Jerry Leichter (RANI::LEICHTERJ) is maintaining a mailing list on data
compression.  He has a memo available on LZW performance.  People have
noted that it can occasionally wring out a few percent from files
which have already been Huffman encoded.

The software is available from the Toolshed. 

Martin.

T.R	Title	User	Date	Lines
336.1		LATOUR::AMARTIN	`Mon Sep 30 1985 21:46`	2
	Thanks for typing that in. I'll have to go absorb it . . . /AHM/THX
336.2		RANI::LEICHTERJ	`Sun Oct 06 1985 00:22`	5
	Before seeing Martin's note here, I entered a reply to 334 describing the Lem- pel-Ziv algorithm. I've decided to leave that reply there, since it looks at the algorithm in a somewhat different way - which may help clarify what the whole thing is about. -- Jerry
336.3		REX::MINOW	`Tue Oct 15 1985 08:46`	25
	This response to Jerry's explanation in 334 should be read after that one. (Hope you're not too confused.) LZW has one other interesting property that gives it a slight increase in compression (in a real-world algorithm). As Jerry noted, the output codes (values representing input characters and substrings) are fixed length. Actually, this isn't quite the case: there is a maximum output code which is determined by the amount of memory the compressor has allocated to substring/code pairs. However, as the algorithm grinds through the input text, it knows the maximum code that can be produced at any particular time. Thus, an implementation can follow the LZW algorithm itself with a bit-packing "pipeline" optimizer that generates 9-bit bytes, then 10-bit, etc. to the maximum possible.

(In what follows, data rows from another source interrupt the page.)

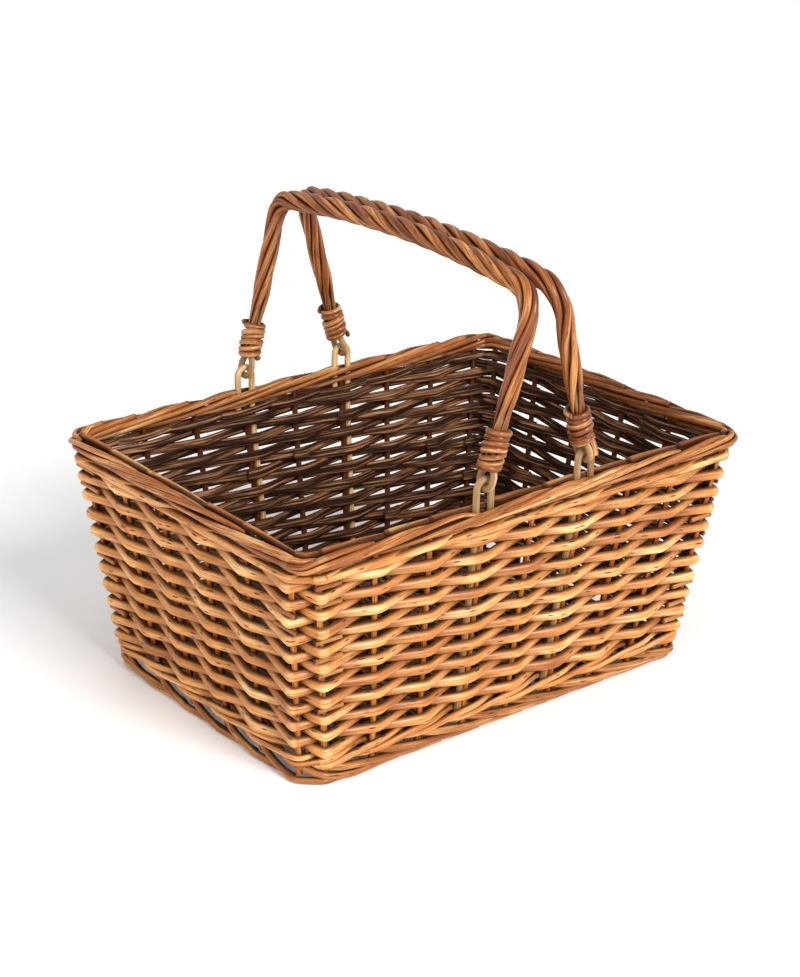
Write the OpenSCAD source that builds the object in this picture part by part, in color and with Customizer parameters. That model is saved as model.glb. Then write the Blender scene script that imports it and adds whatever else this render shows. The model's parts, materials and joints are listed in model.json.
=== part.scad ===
// Woven willow market basket: a flared rectangular basket with two swing handles.
// Millimetres. Origin at the middle of the foot, +X along the long side, +Z up.

/* [Body] */
// Outer length of the basket at the foot
foot_len = 349.25; // [320:0.25:380]
// Outer width of the basket at the foot
foot_wid = 241.3; // [225:0.1:265]
// Outer length over the rim border
rim_len = 400; // [380:1:430]
// Outer width over the rim border
rim_wid = 288; // [275:1:300]
// Height from the foot to the top of the rim border
body_h = 180; // [176:1:192]
// How far the pairs of corner stakes stand in from the corner
corner_cut = 12; // [10:0.5:14]

/* [Weave] */
// Spaces between stakes along a long wall
long_gaps = 8; // [8:2:8]
// Spaces between stakes along a short wall
short_gaps = 5; // [5:2:5]
// Rows of split willow between the two wales
weaver_rows = 20; // [20:1:20]
// Radius of a stake
stake_r = 2.5; // [2.2:0.1:2.6]
// Thickness of a split willow weaver
weaver_t = 3.6; // [3:0.1:3.8]
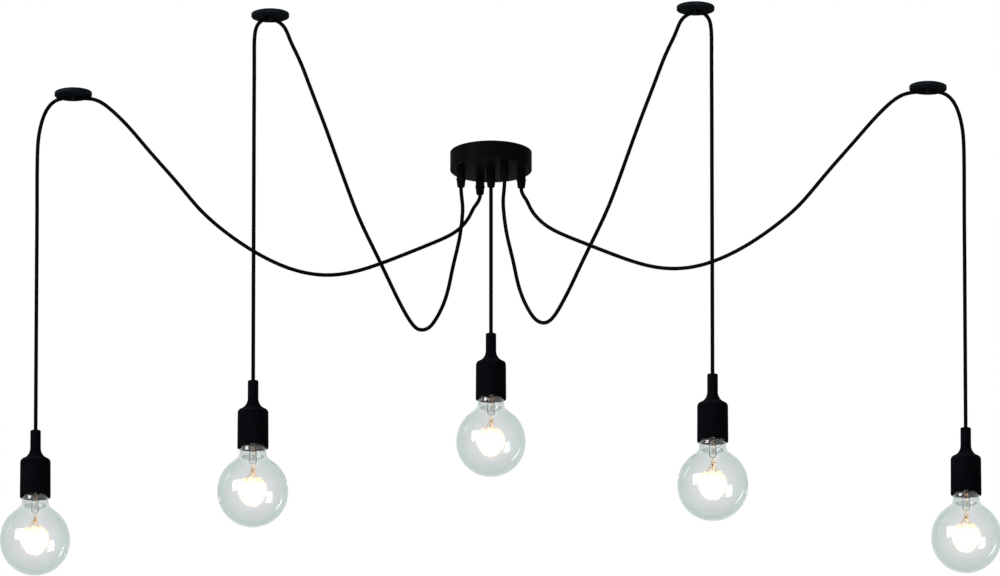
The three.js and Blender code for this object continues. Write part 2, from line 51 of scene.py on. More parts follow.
# The camera looks up at the lamps from a long way off.
cameraSetup = {
    "place": (0.01232, -29.0461, -9.0743), "elevationDeg": 17.0, "lens": 800.0, "sensor": 36.0,
    "nearest": 0.5, "farthest": 80.0,
}


def addCamera(setup):
    camera = bpy.data.objects.new("camera", bpy.data.cameras.new("camera"))
    camera.data.lens = setup["lens"]
    camera.data.sensor_width = setup["sensor"]
    camera.data.clip_start = setup["nearest"]
    camera.data.clip_end = setup["farthest"]
    camera.location = setup["place"]
    rise = math.radians(setup["elevationDeg"])
    camera.rotation_mode = "QUATERNION"
    camera.rotation_quaternion = Vector((0.0, math.cos(rise), math.sin(rise))).to_track_quat("-Z", "Y")
    scene.collection.objects.link(camera)
    scene.camera = camera


addCamera(cameraSetup)


def skin(rings, startPoint=None, endPoint=None, looped=False, lengths=None, wear=None):
    # Points rings[row, side] become a skin: face (row, side) joins side and side + 1 of a row and of
    # the next one. A start or end point closes that end with a fan, and looped joins the last row to
    # the first. The uv map holds the share of the way round and the length along the rows. Wear says
    # how rubbed each row is, from 0 to 1.
    rowCount, sideCount = rings.shape[:2]
    index = np.arange(rowCount * sideCount).reshape(rowCount, sideCount)
    lengths = np.zeros(rowCount) if lengths is None else np.asarray(lengths, float)
    points = rings.reshape(-1, 3)
    pointWear = np.repeat(np.zeros(rowCount) if wear is None else wear, sideCount)
    lower, upper = (index, np.roll(index, -1, 0)) if looped else (index[:-1], index[1:])
    faces = [np.stack([lower, np.roll(lower, -1, 1), np.roll(upper, -1, 1), upper], -1).reshape(-1, 4)]
    step = 1 / sideCount
    share = np.arange(sideCount) * step + np.zeros(lower.shape)
    low = lengths[: len(lower), None] + np.zeros(lower.shape)
    high = np.roll(lengths, -1)[: len(lower), None] + np.zeros(lower.shape)
    uv = [np.stack([share, low, share + step, low, share + step, high, share, high], -1).reshape(-1, 2)]
    for middle, row, order in ((startPoint, 0, -1), (endPoint, -1, 1)):
        if middle is None:
            continue
        centre = np.full(sideCount, len(points))
        points = np.vstack([points, np.asarray(middle, float)[None]])
        pointWear = np.append(pointWear, 0.0)
        pair = [index[row], np.roll(index[row], -1)][::order]
        faces.append(np.stack([centre, *pair], -1))
        edges = [np.arange(sideCount) * step, np.arange(1, sideCount + 1) * step][::order]
        at = np.full(sideCount, lengths[row])
        uv.append(np.stack([np.full(sideCount, 0.5), at, edges[0], at, edges[1], at], -1).reshape(-1, 2))
    return {"points": points, "faces": faces, "uv": np.vstack(uv), "wear": pointWear}


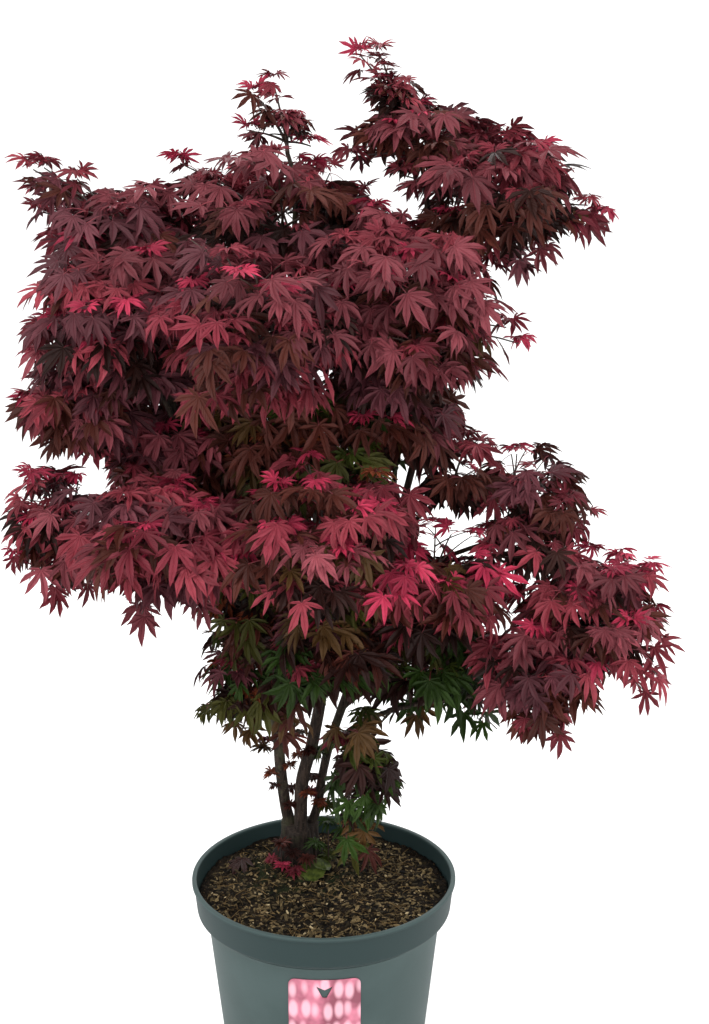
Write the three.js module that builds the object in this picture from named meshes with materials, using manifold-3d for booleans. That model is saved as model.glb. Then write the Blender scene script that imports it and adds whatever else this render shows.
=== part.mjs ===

The Unix implementation uses an inline expansion of the INSV instruction to do this efficiently. The VMS (and non-Vax) implementations use an emulation of the instruction. One other optimization possible with LZW is that the implemenation maintains a running compression ratio and reinitializes itself if it stops improving compression. It does this by reserving a code that, when transmitted to the decompressor causes it to reinitialize itself. (Fairly clearly described in the source code.) Martin.